According to Badminton.com, for the event’s first 10 years running dressage and show jumping were held on the old cricket grounds in front of Badminton House. In 1959, “after torrential rain turned the park into a sea of mud,” the arenas and trade stands were relocated to their present positions.

Riders know to pack their big-boy studs for Badminton’s cross country course, which has historically rewarded riders with sticky britches and horses with an ability to shift into four-wheel drive when the going gets boggy. But on a handful of occasions, conditions were deemed too waterlogged for even the toughest mudders. Inclement weather has caused the cancellation of the event on four occasions: 1966, 1975, 1987 and, most recently, in 2012.

In 1963 Badminton was downgraded to a one-day event on account of “terrible weather” in the months leading up to the event. This film reel from moving picture archive collection British Pathé shows spectators’ cars being towed out by tractors and a cross country course that looks downright treacherous.

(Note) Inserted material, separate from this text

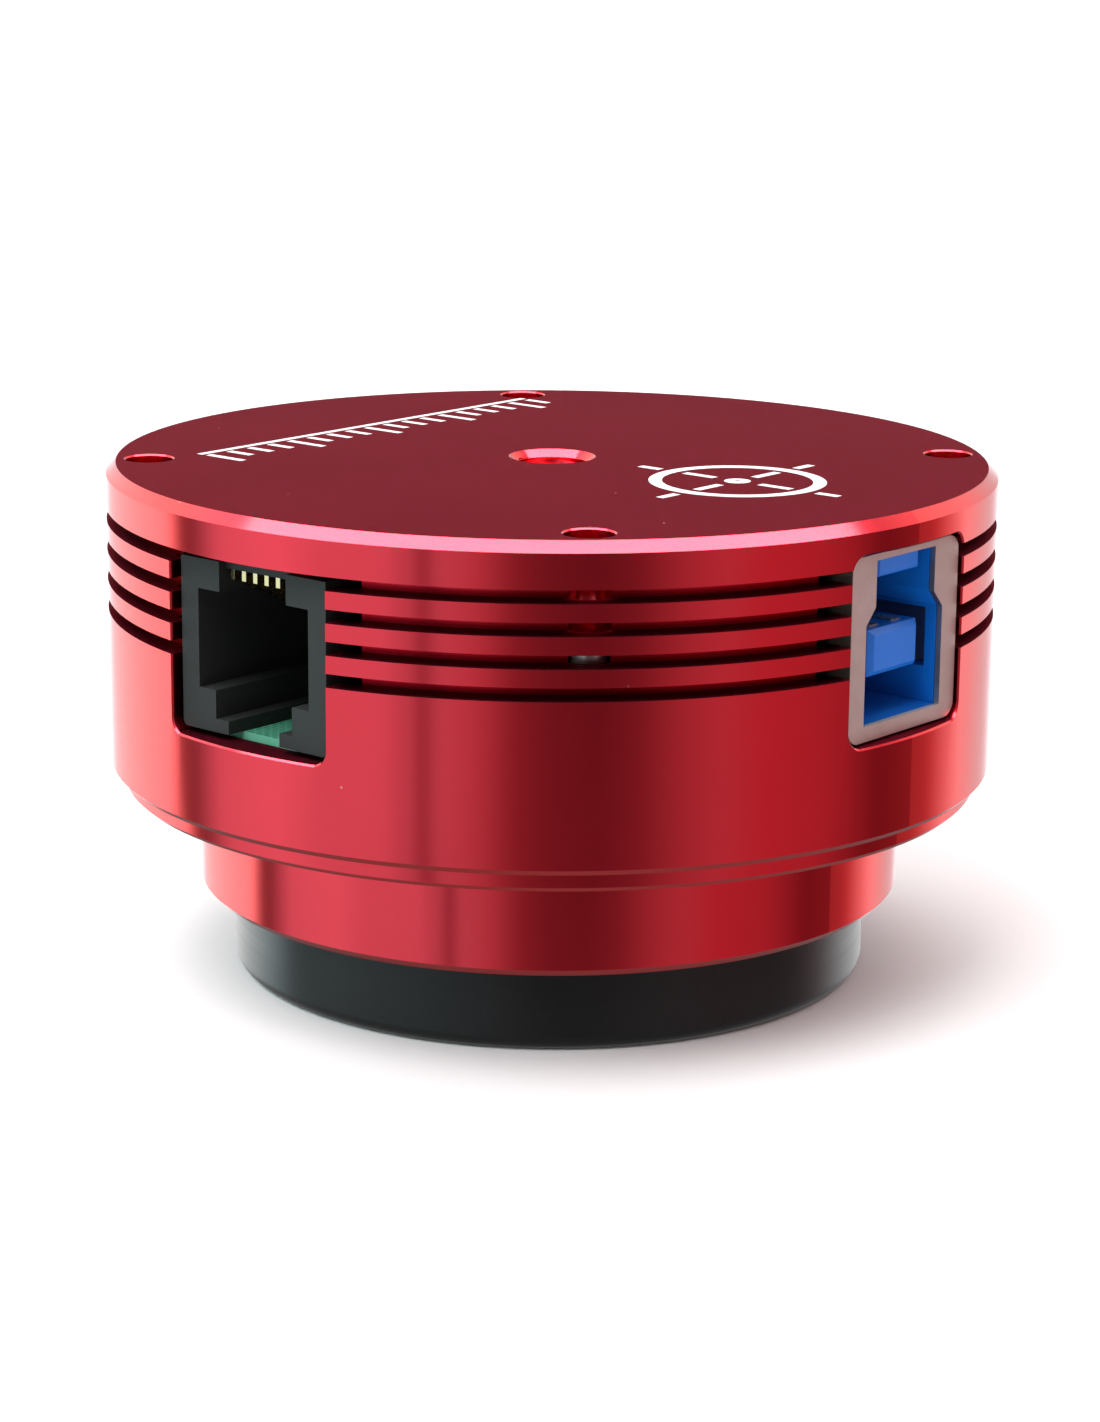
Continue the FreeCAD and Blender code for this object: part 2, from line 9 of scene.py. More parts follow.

Of 13 starters that year only six horses finished and, in general, it wasn’t a pretty sight. Exhibit A: the horse/rider combination that fell into a muddy ditch on the backside of the jump, at which point the narrator triumphantly reports: “One fall doesn’t daunt a rider of the Colonel’s caliber, so he remounted!”

Oh dear.

One needn’t look too far back in the rear view to identify another Badminton that produced similar results. At the 2014 horse trials, wet and windy conditions contributed to a cross country day marked by thrills, spills … and more spills. Of 77 starters only 35 completed, with 24 going clear and nobody making the time. Australian Sam Griffiths and Paulank Brockagh moved up from 25th place after dressage to win the event thanks to the scrappy mare’s heroic jumping efforts.